The first hour of meditation, before the sun rose, was the best. A cool, fragrant breeze blew up from the valley and wafted over the terrace, lightly touching the still, pyramidal, blanketed human forms, and disappearing into the forest, still very black, on the hill. John, his white blanket covering half his face, was an encouraging presence. Immobile at his feet, the general gave proof that meditation was possible: he was there, but in a sense he was far away. I would sit for a long time watching this scene of peace before I too closed my eyes. It seemed to me that the group emanated great energy, and that the common effort increased the strength of each one.

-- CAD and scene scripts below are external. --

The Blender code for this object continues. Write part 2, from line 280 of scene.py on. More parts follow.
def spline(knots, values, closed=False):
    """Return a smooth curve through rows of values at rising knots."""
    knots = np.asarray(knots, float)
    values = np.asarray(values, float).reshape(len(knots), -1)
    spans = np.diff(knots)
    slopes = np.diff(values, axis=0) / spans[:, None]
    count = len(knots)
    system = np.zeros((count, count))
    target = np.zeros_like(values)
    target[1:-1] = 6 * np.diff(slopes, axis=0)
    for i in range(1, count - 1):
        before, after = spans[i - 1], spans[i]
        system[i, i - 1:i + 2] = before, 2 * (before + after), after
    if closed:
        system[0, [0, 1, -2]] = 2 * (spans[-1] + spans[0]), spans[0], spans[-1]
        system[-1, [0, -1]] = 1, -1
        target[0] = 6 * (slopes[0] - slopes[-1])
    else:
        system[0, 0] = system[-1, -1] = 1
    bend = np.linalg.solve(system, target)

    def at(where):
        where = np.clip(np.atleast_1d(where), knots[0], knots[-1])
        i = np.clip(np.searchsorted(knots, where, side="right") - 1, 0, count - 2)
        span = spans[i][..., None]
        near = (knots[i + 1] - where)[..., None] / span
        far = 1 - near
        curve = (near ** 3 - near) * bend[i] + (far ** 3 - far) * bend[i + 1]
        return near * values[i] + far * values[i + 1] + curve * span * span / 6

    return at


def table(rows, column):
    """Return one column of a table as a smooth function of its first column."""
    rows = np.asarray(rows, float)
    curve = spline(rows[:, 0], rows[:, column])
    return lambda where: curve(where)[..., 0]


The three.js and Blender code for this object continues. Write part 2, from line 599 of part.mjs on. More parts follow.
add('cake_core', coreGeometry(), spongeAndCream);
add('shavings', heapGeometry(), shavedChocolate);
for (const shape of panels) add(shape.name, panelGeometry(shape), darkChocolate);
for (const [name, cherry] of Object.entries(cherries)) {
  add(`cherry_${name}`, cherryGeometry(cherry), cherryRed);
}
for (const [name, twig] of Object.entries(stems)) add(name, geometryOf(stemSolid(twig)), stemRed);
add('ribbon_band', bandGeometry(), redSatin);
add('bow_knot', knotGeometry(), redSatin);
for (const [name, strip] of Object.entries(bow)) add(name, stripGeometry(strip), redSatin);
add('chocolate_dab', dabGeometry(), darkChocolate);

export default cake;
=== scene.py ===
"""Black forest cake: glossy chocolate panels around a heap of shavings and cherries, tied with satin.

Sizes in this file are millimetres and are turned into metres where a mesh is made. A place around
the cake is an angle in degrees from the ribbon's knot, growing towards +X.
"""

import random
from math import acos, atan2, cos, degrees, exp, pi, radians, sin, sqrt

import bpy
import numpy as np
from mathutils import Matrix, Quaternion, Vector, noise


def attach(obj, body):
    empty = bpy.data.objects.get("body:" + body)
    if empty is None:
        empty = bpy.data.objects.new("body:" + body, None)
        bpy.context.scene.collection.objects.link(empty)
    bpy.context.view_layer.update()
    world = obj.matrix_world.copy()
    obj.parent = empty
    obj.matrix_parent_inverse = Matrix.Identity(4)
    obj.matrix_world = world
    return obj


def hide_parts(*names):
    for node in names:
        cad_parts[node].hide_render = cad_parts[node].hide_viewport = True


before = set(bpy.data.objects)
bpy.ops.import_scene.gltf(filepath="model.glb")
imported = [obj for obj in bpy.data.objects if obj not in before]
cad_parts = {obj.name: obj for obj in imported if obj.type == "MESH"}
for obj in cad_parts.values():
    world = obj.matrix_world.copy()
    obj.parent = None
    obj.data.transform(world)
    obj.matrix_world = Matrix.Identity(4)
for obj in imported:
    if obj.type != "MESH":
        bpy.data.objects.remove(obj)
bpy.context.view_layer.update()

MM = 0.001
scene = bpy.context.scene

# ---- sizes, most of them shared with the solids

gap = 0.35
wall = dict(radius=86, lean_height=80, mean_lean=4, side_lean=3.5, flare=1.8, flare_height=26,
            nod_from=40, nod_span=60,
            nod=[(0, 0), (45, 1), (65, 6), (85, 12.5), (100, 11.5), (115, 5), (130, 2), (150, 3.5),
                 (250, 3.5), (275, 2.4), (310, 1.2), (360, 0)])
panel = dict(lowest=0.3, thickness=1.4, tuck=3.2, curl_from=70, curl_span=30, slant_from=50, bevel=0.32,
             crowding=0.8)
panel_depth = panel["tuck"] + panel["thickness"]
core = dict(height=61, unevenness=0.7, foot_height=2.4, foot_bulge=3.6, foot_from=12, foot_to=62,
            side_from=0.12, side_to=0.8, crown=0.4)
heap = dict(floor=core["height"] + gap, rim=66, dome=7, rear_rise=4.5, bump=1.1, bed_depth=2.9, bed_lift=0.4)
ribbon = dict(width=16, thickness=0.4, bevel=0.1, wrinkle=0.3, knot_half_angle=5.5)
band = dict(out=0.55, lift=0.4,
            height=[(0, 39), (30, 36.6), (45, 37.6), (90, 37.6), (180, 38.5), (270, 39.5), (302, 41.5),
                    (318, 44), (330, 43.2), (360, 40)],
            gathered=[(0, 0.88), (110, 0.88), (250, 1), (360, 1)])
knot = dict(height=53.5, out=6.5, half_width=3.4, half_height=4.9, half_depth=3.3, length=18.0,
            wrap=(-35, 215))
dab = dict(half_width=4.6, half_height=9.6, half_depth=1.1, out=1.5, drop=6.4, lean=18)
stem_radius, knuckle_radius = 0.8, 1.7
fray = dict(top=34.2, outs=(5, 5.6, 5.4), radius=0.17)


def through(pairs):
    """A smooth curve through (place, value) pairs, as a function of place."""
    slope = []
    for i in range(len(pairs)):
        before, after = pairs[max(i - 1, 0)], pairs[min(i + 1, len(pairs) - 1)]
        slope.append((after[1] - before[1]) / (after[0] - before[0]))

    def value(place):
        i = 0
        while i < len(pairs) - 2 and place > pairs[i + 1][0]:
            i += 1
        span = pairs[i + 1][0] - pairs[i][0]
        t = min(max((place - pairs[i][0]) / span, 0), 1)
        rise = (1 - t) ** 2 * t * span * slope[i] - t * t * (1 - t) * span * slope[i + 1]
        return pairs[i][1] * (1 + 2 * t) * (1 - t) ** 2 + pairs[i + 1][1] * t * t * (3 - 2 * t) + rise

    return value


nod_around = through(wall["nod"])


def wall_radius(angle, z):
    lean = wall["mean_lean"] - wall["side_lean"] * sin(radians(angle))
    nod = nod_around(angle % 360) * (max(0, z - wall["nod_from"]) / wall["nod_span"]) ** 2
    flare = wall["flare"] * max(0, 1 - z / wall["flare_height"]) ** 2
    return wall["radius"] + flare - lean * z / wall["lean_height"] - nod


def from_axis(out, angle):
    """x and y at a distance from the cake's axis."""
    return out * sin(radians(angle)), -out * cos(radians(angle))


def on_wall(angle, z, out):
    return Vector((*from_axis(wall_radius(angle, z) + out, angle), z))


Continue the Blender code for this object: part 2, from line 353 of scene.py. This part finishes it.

On the morning of the eighth day it increased mine too. My legs were hurting terribly and again I was on the point of giving up, but suddenly
the agony began to dissolve, and then disappeared. I had made it. My mind was no longer a monkey leaping from branch to branch. It was there. It was mine. This was a great pleasure. Then I heard John’s words: “Let it go … Let it go. Attach yourself to nothing. Wish for nothing.” Even the joy of having tamed the mind, having conquered the pain, was transitory—
anicca
—and I let it go. I returned to the point where my breath touched the skin, and seemed to see myself from outside: my mind, separate, watched my body, now reduced to a numb skeleton through which I felt, through which I saw the dawn breeze blowing—a sensation I had never before experienced. I heard John’s voice pronouncing the “Amen,” I heard the breakfast gong, but remained immobile, feeling as if I had lost a little of my heavy materiality.